*SUPPLIED MATERIAL*
◇ ◇ ◇

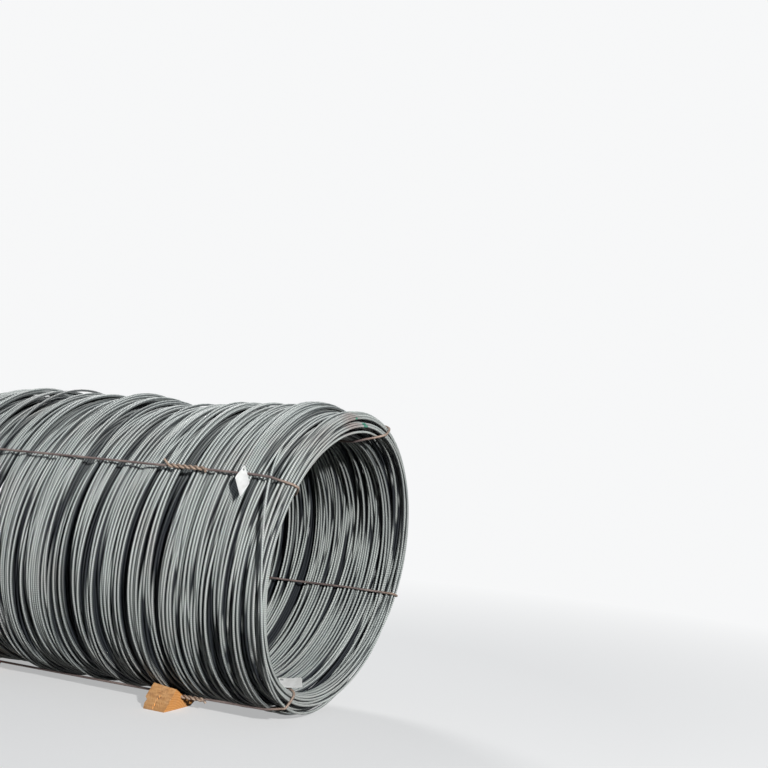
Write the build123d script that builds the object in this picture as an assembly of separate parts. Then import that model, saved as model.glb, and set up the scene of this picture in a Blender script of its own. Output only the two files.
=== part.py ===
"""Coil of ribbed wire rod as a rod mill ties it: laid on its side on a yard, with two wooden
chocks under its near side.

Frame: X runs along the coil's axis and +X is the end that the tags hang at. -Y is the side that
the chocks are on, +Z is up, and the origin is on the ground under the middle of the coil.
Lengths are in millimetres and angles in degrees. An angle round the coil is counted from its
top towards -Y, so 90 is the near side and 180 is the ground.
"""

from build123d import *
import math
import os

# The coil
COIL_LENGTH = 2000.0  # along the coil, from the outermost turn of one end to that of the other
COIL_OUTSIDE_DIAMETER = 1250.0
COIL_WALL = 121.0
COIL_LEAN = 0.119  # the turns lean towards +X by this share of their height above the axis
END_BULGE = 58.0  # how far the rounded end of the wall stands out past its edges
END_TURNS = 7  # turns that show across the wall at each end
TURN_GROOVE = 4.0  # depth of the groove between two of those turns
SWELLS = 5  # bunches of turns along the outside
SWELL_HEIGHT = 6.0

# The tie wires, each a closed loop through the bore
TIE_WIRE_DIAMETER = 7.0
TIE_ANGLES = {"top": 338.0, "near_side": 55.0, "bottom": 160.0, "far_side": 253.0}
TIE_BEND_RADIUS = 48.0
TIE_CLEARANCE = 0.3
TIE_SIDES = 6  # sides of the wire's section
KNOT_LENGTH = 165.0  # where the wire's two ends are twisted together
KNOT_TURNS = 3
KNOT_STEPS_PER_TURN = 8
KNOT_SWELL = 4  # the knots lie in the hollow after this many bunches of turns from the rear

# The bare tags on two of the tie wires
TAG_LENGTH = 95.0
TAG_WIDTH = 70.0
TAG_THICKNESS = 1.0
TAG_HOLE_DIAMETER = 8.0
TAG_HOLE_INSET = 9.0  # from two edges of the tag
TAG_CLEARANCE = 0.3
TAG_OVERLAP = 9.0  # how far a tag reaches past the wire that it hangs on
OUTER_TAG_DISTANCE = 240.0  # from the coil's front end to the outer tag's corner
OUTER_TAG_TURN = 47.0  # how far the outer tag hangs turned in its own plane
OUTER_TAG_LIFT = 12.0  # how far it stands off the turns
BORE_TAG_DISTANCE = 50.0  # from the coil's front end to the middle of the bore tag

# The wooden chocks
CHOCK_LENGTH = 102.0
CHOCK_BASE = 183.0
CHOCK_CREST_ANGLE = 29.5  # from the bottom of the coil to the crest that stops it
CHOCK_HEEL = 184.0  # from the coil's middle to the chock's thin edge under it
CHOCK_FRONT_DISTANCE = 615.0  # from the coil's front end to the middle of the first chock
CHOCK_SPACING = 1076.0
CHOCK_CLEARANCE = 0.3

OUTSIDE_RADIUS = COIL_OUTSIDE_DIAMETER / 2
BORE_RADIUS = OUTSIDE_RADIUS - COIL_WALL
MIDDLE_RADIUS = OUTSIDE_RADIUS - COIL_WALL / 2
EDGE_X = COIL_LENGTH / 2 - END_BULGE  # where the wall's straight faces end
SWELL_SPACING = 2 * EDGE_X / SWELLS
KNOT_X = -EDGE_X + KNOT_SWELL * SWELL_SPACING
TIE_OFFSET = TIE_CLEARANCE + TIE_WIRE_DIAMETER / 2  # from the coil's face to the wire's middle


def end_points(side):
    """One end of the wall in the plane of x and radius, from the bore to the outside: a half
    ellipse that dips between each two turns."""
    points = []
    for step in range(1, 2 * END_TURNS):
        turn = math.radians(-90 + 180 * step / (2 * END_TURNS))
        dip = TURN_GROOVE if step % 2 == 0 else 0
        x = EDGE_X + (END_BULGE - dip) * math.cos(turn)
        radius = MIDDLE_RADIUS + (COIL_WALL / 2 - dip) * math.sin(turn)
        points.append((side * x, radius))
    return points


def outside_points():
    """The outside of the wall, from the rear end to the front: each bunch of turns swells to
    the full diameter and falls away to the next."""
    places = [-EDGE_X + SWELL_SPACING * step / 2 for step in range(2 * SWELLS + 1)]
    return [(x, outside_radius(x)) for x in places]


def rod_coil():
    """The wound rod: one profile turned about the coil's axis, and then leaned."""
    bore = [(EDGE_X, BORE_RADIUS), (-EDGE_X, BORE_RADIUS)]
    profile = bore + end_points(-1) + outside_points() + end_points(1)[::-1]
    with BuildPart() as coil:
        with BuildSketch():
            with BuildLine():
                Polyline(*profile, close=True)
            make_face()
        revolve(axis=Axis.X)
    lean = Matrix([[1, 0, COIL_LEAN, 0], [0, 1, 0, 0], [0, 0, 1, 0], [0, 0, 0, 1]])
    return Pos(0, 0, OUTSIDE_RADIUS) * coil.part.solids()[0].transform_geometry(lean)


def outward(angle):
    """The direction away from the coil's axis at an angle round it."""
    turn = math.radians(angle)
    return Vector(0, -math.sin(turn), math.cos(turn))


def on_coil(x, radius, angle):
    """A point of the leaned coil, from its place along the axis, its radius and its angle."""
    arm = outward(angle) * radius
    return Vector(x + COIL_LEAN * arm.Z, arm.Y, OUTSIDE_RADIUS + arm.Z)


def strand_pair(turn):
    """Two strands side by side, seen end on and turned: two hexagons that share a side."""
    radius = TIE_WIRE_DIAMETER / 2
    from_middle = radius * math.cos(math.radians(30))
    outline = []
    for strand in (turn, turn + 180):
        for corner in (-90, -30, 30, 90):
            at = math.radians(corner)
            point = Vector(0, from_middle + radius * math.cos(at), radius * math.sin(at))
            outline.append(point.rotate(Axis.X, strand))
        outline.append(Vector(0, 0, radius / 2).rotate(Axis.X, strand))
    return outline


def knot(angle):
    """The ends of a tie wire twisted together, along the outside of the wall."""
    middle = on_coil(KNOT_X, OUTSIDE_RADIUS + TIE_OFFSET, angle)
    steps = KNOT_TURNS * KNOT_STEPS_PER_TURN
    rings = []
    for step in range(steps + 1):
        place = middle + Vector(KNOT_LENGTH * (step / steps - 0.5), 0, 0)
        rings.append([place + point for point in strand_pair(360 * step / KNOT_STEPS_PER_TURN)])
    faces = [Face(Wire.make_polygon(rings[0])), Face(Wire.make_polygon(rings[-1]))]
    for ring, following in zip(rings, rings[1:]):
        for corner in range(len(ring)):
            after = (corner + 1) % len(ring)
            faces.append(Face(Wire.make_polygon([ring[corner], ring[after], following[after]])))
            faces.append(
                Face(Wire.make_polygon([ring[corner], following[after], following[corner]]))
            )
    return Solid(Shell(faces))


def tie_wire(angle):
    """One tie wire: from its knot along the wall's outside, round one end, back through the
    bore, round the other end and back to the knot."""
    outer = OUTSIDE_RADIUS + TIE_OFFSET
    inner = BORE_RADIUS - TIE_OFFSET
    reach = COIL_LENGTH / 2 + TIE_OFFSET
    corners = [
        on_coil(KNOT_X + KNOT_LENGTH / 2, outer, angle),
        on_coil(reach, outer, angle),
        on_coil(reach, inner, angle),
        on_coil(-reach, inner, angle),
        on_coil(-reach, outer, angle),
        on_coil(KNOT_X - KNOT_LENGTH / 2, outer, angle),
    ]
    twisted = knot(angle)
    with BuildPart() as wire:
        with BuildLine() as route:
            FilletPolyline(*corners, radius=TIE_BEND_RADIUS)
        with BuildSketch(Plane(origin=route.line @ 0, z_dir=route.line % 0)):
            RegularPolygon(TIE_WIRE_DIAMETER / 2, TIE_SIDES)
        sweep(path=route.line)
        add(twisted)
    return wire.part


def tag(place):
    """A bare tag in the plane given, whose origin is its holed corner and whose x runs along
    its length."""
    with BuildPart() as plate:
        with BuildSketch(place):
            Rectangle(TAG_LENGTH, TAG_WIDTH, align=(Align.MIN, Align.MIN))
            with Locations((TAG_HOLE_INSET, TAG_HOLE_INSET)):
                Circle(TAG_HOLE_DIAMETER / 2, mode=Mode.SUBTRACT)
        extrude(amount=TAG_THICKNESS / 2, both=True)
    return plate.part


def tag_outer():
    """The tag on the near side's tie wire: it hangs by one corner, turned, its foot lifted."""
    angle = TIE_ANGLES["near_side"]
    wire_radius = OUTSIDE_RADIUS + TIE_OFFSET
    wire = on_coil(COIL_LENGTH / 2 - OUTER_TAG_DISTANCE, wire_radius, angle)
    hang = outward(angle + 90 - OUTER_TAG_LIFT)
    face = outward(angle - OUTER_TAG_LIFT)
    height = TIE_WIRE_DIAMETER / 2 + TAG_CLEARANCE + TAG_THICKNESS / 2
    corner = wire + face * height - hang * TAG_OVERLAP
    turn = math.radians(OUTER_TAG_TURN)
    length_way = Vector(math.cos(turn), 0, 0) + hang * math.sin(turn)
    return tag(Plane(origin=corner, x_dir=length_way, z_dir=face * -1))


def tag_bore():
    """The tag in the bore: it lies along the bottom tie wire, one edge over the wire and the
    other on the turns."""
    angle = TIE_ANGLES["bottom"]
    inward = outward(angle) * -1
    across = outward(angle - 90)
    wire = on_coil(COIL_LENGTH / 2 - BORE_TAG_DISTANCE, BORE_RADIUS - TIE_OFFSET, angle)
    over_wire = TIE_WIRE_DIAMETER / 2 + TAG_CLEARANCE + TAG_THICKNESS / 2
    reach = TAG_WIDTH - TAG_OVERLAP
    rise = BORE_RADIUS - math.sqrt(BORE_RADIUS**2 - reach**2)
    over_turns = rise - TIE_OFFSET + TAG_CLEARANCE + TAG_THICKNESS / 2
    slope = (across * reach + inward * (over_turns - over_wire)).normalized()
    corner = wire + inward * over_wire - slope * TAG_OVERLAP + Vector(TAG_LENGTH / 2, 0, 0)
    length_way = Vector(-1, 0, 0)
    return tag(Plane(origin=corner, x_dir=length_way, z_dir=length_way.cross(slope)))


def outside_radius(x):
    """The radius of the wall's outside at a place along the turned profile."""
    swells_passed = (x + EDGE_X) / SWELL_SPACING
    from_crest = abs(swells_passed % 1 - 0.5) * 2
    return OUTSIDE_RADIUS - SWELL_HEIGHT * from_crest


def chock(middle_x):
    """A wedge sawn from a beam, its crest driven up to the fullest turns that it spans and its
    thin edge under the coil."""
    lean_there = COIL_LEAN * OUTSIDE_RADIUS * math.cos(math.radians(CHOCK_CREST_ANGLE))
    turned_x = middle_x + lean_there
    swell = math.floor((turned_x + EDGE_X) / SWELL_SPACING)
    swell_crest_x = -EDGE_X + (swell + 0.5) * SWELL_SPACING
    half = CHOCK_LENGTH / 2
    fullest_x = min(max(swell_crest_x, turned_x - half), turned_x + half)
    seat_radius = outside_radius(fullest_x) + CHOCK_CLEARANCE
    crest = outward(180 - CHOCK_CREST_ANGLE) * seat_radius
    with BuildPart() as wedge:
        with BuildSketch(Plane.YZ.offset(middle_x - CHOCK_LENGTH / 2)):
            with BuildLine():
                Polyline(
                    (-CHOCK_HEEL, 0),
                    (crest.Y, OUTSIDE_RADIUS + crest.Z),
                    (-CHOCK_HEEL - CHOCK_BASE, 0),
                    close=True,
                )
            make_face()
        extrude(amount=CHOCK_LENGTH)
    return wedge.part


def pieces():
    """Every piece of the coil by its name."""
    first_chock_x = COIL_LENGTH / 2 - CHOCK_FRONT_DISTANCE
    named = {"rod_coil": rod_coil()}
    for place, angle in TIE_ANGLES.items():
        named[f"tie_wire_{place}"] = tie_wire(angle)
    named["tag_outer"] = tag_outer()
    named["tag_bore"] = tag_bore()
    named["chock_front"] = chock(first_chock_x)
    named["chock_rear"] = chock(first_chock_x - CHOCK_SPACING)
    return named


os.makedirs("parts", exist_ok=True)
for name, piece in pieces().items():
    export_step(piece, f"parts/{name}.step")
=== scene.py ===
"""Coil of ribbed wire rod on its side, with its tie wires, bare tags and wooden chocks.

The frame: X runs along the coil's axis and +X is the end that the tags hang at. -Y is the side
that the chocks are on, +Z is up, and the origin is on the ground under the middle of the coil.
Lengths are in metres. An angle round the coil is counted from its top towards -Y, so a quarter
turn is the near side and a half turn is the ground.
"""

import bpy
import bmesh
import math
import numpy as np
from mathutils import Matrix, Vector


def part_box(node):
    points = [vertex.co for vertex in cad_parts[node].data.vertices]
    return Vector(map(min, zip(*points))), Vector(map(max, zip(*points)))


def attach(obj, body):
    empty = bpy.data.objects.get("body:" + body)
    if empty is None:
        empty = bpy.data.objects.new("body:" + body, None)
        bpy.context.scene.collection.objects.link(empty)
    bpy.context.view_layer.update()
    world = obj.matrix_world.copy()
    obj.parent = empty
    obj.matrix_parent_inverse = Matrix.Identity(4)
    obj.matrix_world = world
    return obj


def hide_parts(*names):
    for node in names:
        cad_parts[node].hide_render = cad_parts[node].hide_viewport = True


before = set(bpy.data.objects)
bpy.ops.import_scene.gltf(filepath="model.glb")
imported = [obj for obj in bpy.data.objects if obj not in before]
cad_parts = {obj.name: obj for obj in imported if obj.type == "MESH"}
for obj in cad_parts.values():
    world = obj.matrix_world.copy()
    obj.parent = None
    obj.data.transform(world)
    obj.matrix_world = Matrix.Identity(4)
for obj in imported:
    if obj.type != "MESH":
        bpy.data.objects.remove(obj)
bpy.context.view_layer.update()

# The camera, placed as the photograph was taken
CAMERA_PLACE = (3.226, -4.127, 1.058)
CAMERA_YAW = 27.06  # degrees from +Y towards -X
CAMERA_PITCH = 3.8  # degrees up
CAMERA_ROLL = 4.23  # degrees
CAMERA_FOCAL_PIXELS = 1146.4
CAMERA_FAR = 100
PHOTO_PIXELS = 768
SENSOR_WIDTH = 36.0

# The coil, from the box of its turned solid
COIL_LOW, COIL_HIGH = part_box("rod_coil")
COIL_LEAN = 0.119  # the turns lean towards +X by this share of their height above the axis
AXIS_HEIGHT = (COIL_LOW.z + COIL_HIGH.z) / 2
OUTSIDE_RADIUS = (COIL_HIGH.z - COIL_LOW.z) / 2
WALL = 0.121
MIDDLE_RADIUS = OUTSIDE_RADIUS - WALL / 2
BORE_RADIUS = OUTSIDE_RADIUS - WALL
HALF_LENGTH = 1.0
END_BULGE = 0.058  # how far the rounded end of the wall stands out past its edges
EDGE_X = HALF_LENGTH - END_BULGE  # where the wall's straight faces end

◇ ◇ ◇

*EXERCISE GOAL*
Starting at the line that contains "extrude(amount=CHOCK_LENGTH)", repeat each line exactly, and stop after the line that contains "obj.data.transform(world)".

*WRITTEN SOLUTION*
        extrude(amount=CHOCK_LENGTH)
    return wedge.part


def pieces():
    """Every piece of the coil by its name."""
    first_chock_x = COIL_LENGTH / 2 - CHOCK_FRONT_DISTANCE
    named = {"rod_coil": rod_coil()}
    for place, angle in TIE_ANGLES.items():
        named[f"tie_wire_{place}"] = tie_wire(angle)
    named["tag_outer"] = tag_outer()
    named["tag_bore"] = tag_bore()
    named["chock_front"] = chock(first_chock_x)
    named["chock_rear"] = chock(first_chock_x - CHOCK_SPACING)
    return named


os.makedirs("parts", exist_ok=True)
for name, piece in pieces().items():
    export_step(piece, f"parts/{name}.step")
=== scene.py ===
"""Coil of ribbed wire rod on its side, with its tie wires, bare tags and wooden chocks.

The frame: X runs along the coil's axis and +X is the end that the tags hang at. -Y is the side
that the chocks are on, +Z is up, and the origin is on the ground under the middle of the coil.
Lengths are in metres. An angle round the coil is counted from its top towards -Y, so a quarter
turn is the near side and a half turn is the ground.
"""

import bpy
import bmesh
import math
import numpy as np
from mathutils import Matrix, Vector


def part_box(node):
    points = [vertex.co for vertex in cad_parts[node].data.vertices]
    return Vector(map(min, zip(*points))), Vector(map(max, zip(*points)))


def attach(obj, body):
    empty = bpy.data.objects.get("body:" + body)
    if empty is None:
        empty = bpy.data.objects.new("body:" + body, None)
        bpy.context.scene.collection.objects.link(empty)
    bpy.context.view_layer.update()
    world = obj.matrix_world.copy()
    obj.parent = empty
    obj.matrix_parent_inverse = Matrix.Identity(4)
    obj.matrix_world = world
    return obj


def hide_parts(*names):
    for node in names:
        cad_parts[node].hide_render = cad_parts[node].hide_viewport = True


before = set(bpy.data.objects)
bpy.ops.import_scene.gltf(filepath="model.glb")
imported = [obj for obj in bpy.data.objects if obj not in before]
cad_parts = {obj.name: obj for obj in imported if obj.type == "MESH"}
for obj in cad_parts.values():
    world = obj.matrix_world.copy()
    obj.parent = None
    obj.data.transform(world)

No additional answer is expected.